Behind the "Miracle" Drug Story: Q&A With Writer Ben Wallace-Wells

Posted Feb 05, 2009 12:00 AM

What surprised you reporting this story?
What was striking about it was how regular this was for them, how normal. This is one of the biggest scandals in recent pharmaceutical history. Eli has already paid 2.6 billion dollars in fines and to settle lawsuits — just an enormous amount of money. And yet, it's a 3 or 4 billion dollar a year drug. What's most disturbing about this whole story is that as bad as all this press has been and though Eli have settled investigations by federal prosecutors and claims by people who have been hurt by using this drug for huge amounts of money, they still came out way ahead.

It becomes just part of their cost of doing business.
Yeah. One of the doctors I talked to who is an expert in this case said to me, "We've seen this with a number of drugs." There's a 10-year patent protection companies get when they introduce a drug. Usually, around year two or three, there'll be a lot of reports of problems with a particular drug. Obviously, this doesn't happen with every drug, but it's a consistent pattern with those drugs where something's gone wrong. For four or five years the company will fight tooth-and-nail with any scientists who say that they've cooked the books.

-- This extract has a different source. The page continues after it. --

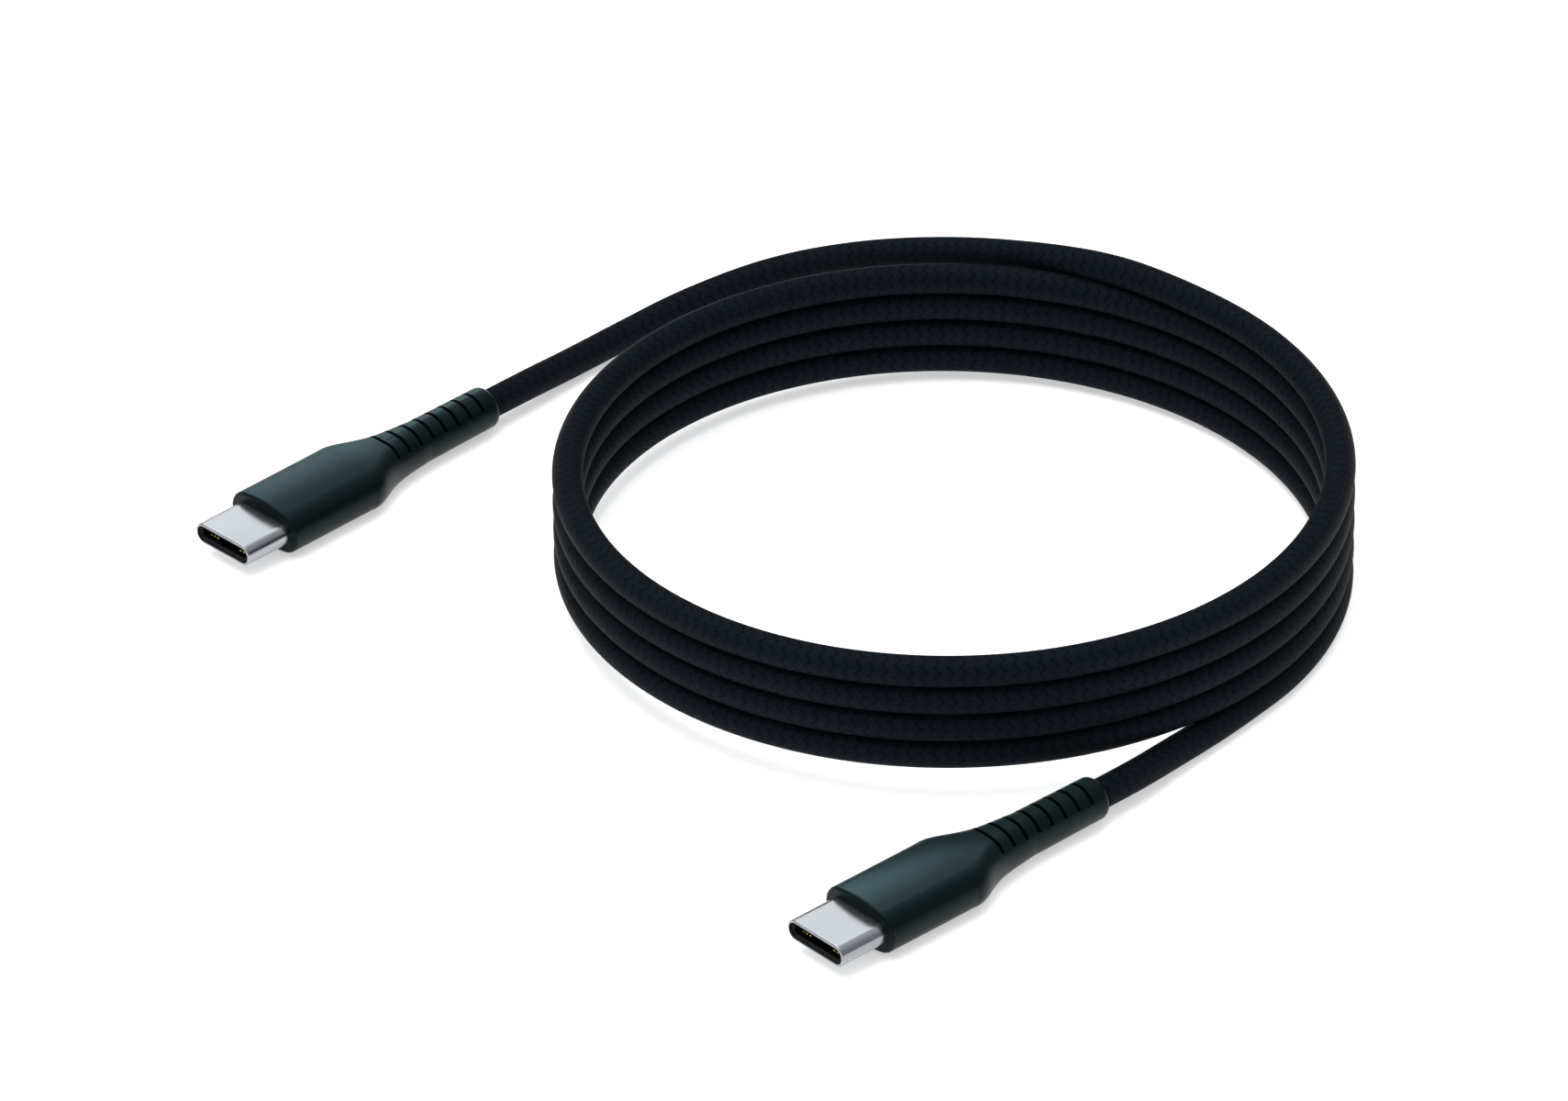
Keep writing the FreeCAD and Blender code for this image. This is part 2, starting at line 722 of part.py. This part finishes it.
def wires(side):
    """The conductors in the cord's core, as they end on the card."""
    power, signal = size("power_wire"), size("signal_wire")
    surface = size("card_thickness") / 2
    over, under = surface + power / 2, -surface - power / 2
    signal_over, signal_under = surface + signal / 2, -surface - signal / 2
    yield "vbus_wire", wire("vbus" + side, power, -0.45, 0, -1.2, over)
    yield "ground_wire", wire("ground" + side, power, 0.45, 0, 1.2, under)
    yield "cc_wire", wire("cc" + side, signal, 0, 0.62, 0.3, signal_over)
    pair = [
        wire("data_plus" + side, signal, -0.22, -0.62, -0.5, signal_under),
        wire("data_minus" + side, signal, 0.22, -0.62, 0.1, signal_under),
    ]
    yield "data_wires", group("data_pair" + side, pair)


def filler(side):
    """Two strength strands beside the signal wire."""
    strands = [
        rod(f"strand{number}{side}", "$filler_strand", "$relief_start", "$cover_start", str(offset), "0.62")
        for number, offset in enumerate((-0.5, 0.5))
    ]
    return group("strands" + side, strands)


def plug(side, place, with_chip):
    """All the pieces of one plug, made along X and then placed."""
    suffix = "_" + side
    made = {
        "overmould": overmould(suffix),
        "inner_mould": inner_mould(suffix),
        "shell": shell(suffix),
        "front_insulator": front_insulator(suffix),
        "rear_insulator": rear_insulator(suffix),
        "upper_contacts": contacts(suffix, "top", ""),
        "lower_contacts": contacts(suffix, "low", "-"),
        "latch_plate": latch_plate(suffix),
        "upper_ground_spring": ground_spring(suffix, "top", ""),
        "lower_ground_spring": ground_spring(suffix, "low", "-"),
        "paddle_card": paddle_card(suffix),
        "card_components": card_components(suffix),
        "solder_joints": solder_joints(suffix),
        "upper_shield_cover": shield_cover(suffix, "top", ""),
        "lower_shield_cover": shield_cover(suffix, "low", "-"),
        "crimp_ferrule": pipe(
            "ferrule" + suffix, ("$ferrule_diameter", "$jacket_diameter"), "$mould_start", "$cover_start"
        ),
        "sleeve_end": pipe(
            "sleeve" + suffix, ("$cord_diameter", "$jacket_diameter"), "$relief_start", "$mould_start"
        ),
        "jacket_end": pipe(
            "jacket" + suffix, ("$jacket_diameter", "$braid_diameter"), "$relief_start", "$cover_start"
        ),
        "shield_braid_end": pipe(
            "braid" + suffix, ("$braid_diameter", "$core_diameter"), "$relief_start", "$cover_start"
        ),
        "filler": filler(suffix),
    }
    if with_chip:
        made["emarker_chip"] = emarker_chip(suffix)
    made.update(wires(suffix))
    for name, thing in made.items():
        node(thing, name + suffix, place)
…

They'll be very antagonistic to reporters who ask questions and then, around year 10 you start seeing a lot more accommodations. They start going to researchers and saying, "Well, maybe you guys were right all along." They'll start settling suits, and they'll start saying to reporters, "Yeah, maybe we did something wrong." So, right now, Eli Lilly is right on the cusp of that and they're beginning to settle suits. The difference in part is that if you're on year three of a patent, you're still hoping to goose most of your profits out of it. By year eight, there's not that much left, so you're much more open to acknowledging difficulties with the drug. There's this arc that repeats itself again and again.

Do the doctors and psychiatrists who prescribe these bear some responsibility?
I think they do. One of the things that you realize when you make your way through a story like this is that there are hundreds of studies that are out there that say completely contradictory things about a particular drug. Many studies have been sponsored by the industry and many others have been conducted by independent researchers. For a particular physician, particularly a physician who is not in the practice of dealing with schizophrenia drugs, to make his way all through that material, with all of these very strongly stated but completely conflicting claims is a really difficult task. So, at some level, it's a lot to expect of particular physicians to be able to sort all this out. But the way that a lot of physicians seem to deal with it is to just sort of trust the drug companies a little more than is warranted. What seem so ridiculous to us is what pharmaceutical/drug reps do, and we deal with this a little bit in the story, like leaving muffins with doctors or leaving pens with the name of their drug really work. I think that you'd prefer a medical profession that was less susceptible to such cheap pay-offs. You wish that the sales pitches were a little less successful and that's kind of a depressing part of it and that the doctors were a little more skeptical and a little more circumspect.